NoArk is a research project exploring the taxonomical crisis that is presented by life forms created through biotechnology. NoArk takes form as an experimental vessel designed to maintain and grow a mass of living cells and tissues that originated from a number of different organisms. This vessel serves as a surrogate body to the collection of living fragments, and is a tangible as well as symbolic ‘craft’ for observing and understanding a biology that combines the familiar with the other.
As opposed to classical methodologies of collection, categorization and display that are seen in Natural History museums, contemporary biological research is focused around manipulation and hybridization, and rarely takes a public form.
To create NoArk we used cellular stock taken from tissue banks, laboratories, museums and other collections. NoArk contains a chimerical ‘blob’ made out of modified living fragments of a number of different organisms, living, in a techno-scientific body.

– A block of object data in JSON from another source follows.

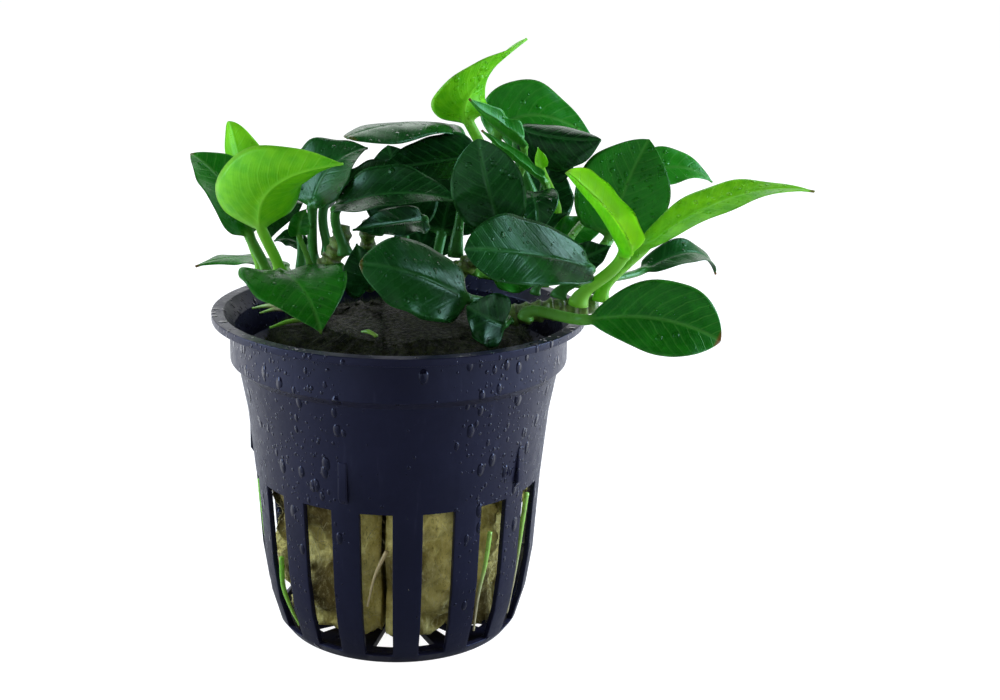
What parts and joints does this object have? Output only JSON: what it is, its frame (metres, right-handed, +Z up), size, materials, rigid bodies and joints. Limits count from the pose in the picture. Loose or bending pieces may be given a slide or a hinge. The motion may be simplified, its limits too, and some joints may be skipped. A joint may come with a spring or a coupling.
{
  "type": "potted anubias nana",
  "caption": "Small broad-leaved aquarium plant on creeping stems, rooted in rock wool in a slotted round plastic net pot that stands on its flat base.",
  "frame": {"origin": "centre of the pot's base, on the surface it stands on", "axes": "+Z up along the pot's axis, +X to the side where the longest leaf reaches out past the rim, -Y to the plant's front"},
  "size_m": [0.0907, 0.055, 0.0881],
  "materials": {
    "pot_plastic": "black plastic, half gloss, wet",
    "rock_wool": "fibrous, damp, stained brown and green",
    "rhizome": "fleshy, dull green and brown",
    "root": "smooth, pale green",
    "leaf_lime": "young leaf, waxy and wet",
    "leaf_green": "mid green leaf, glossy and wet",
    "leaf_dark": "old leaf, very dark green, glossy and wet"
  },
  "bodies": {
    "root": {"leaf_back_left": "leaf_dark", "leaf_back_low_middle": "leaf_dark", "leaf_back_low_right": "leaf_green", "leaf_back_middle": "leaf_dark", "leaf_back_right": "leaf_dark", "leaf_centre_back": "leaf_dark", "leaf_centre_glossy": "leaf_dark", "leaf_centre_large": "leaf_dark", "leaf_centre_shade": "leaf_dark", "leaf_front_centre": "leaf_dark", "leaf_front_dark": "leaf_dark", "leaf_front_left": "leaf_green", "leaf_inner_shade": "leaf_dark", "leaf_left_heart": "leaf_green", "leaf_left_inner": "leaf_dark", "leaf_left_large": "leaf_dark", "leaf_left_lime": "leaf_lime", "leaf_left_low": "leaf_green", "leaf_left_small": "leaf_dark", "leaf_left_tall": "leaf_green", "leaf_left_young": "leaf_lime", "leaf_middle_long": "leaf_dark", "leaf_middle_low": "leaf_dark", "leaf_pot_inner": "leaf_dark", "leaf_right_back": "leaf_green", "leaf_right_front": "leaf_dark", "leaf_right_lime": "leaf_lime", "leaf_right_long": "leaf_lime", "leaf_right_low_back": "leaf_dark", "leaf_right_low_front": "leaf_green", "leaf_right_olive": "leaf_green", "leaf_right_round": "leaf_green", "leaf_right_shade": "leaf_dark", "leaf_top_curled": "leaf_dark", "leaf_top_dark": "leaf_dark", "leaf_top_folded": "leaf_green", "leaf_top_lime": "leaf_lime", "leaf_top_spear": "leaf_green", "leaf_top_tiny": "leaf_lime", "leaf_top_wide": "leaf_green", "net_pot": "pot_plastic", "rhizome_back": "rhizome", "rhizome_left": "rhizome", "rhizome_middle": "rhizome", "rhizome_right": "rhizome", "rock_wool_left": "rock_wool", "rock_wool_right": "rock_wool", "root_slot_front": "root", "root_slot_left": "root", "root_slot_left_edge": "root", "root_slot_right": "root", "root_slot_right_edge": "root", "root_top_1": "root", "root_top_2": "root", "root_top_3": "root", "root_top_4": "root"}
  },
  "joints": []
}
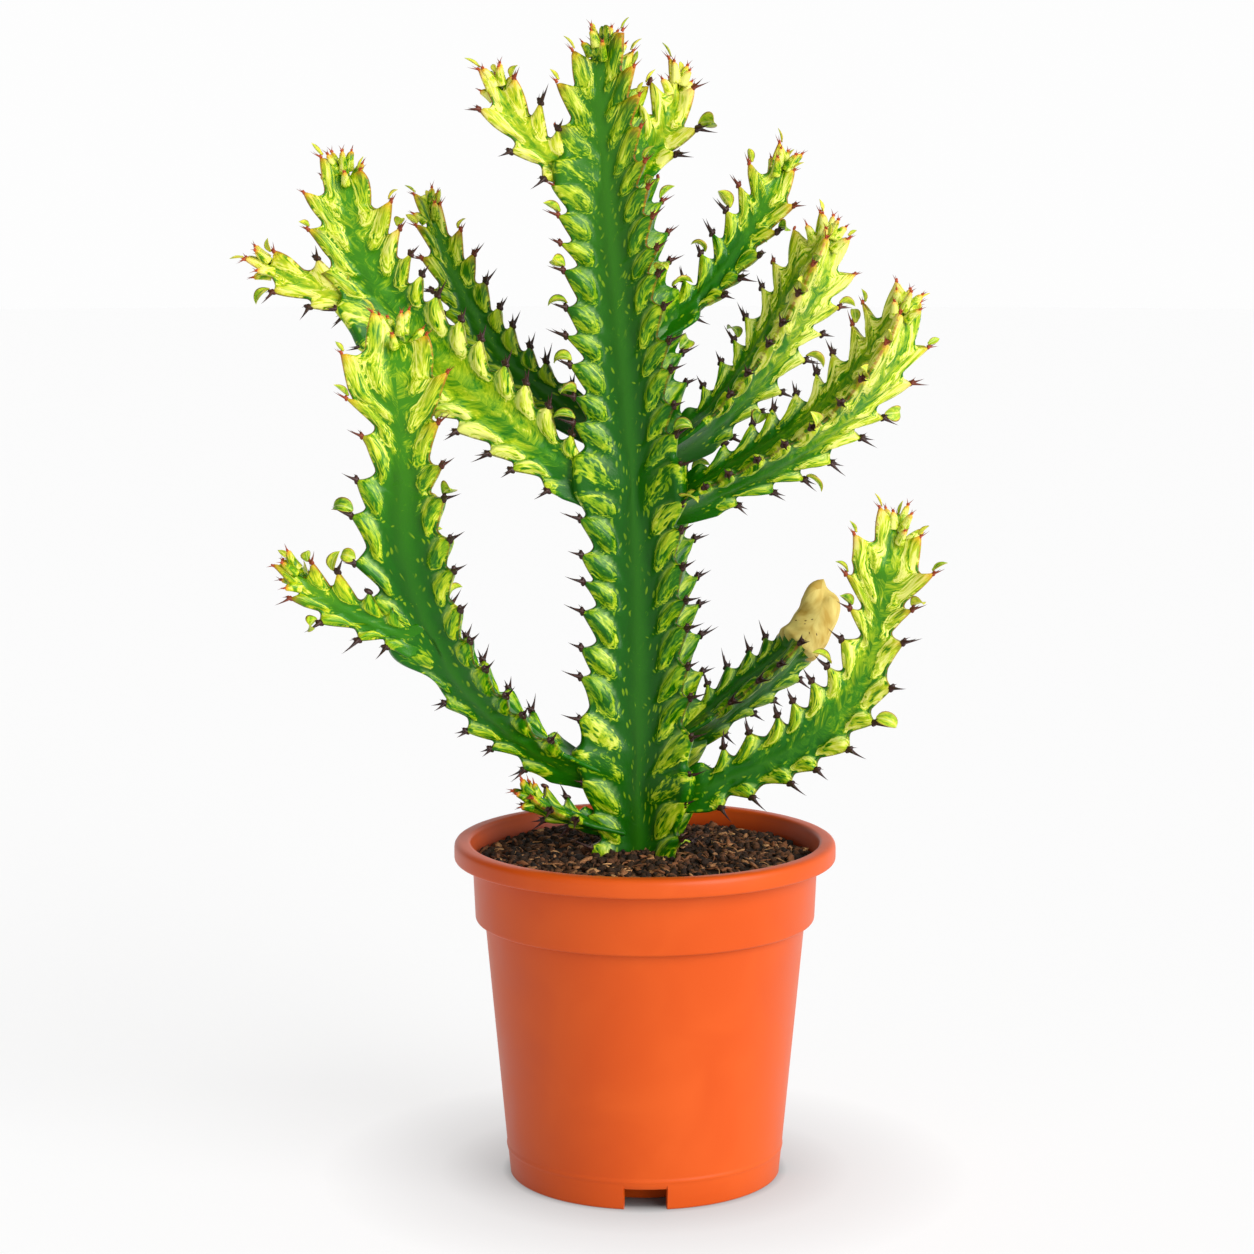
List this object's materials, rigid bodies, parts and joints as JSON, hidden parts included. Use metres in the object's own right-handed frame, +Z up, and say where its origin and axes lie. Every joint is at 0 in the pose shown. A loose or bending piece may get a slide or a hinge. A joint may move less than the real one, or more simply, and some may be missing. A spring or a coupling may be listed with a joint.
{
  "type": "potted euphorbia",
  "caption": "Upright winged and toothed succulent stem with upturned side branches, paired spines and small leaves, in soil in a round nursery pot with a rolled lip.",
  "frame": {"origin": "centre of the pot's flat underside", "axes": "+Z up along the main stem, -Y the front that the picture shows, +X to the right seen from the front"},
  "size_m": [0.3033, 0.17, 0.512],
  "materials": {
    "green_stem": "waxy satin skin, dark green with pale marbling",
    "variegated_stem": "waxy satin skin, green and lime-yellow marbling",
    "young_shoot": "waxy satin skin, yellow-green with reddish margins",
    "potting_soil": "loose dark peat with bark crumbs and fibres, matt",
    "pot_plastic": "terracotta orange injection-moulded plastic, satin"
  },
  "bodies": {
    "root": {"stem_main": "green_stem", "branch_left_low": "variegated_stem", "shoot_left_low": "young_shoot", "branch_left_high": "variegated_stem", "shoot_left_high": "young_shoot", "branch_left_back": "green_stem", "shoot_top_left": "young_shoot", "shoot_top_right": "young_shoot", "branch_right_top": "variegated_stem", "branch_right_upper": "variegated_stem", "branch_right_middle": "variegated_stem", "branch_right_low": "variegated_stem", "branch_right_withered": "green_stem", "shoot_foot_left": "green_stem", "potting_soil": "potting_soil", "pot": "pot_plastic"}
  },
  "joints": []
}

In a sense, we are making a unified collection of unclassifiable sub-organisms.
Like the cabinets of curiosity that preceded the natural history museum’s refined taxonomy so we hope that NoArk will be a symbolic precursor to a new way of approaching the made nature.
NoArk, received second prize in the prestigious international competition VIDA 10.0, rewarding excellence in artistic creativity utilising new technologies and artificial life. A pioneering award in this field, this is the first time VIDA awarded a prize to a work based on biotechnology rather than electronics.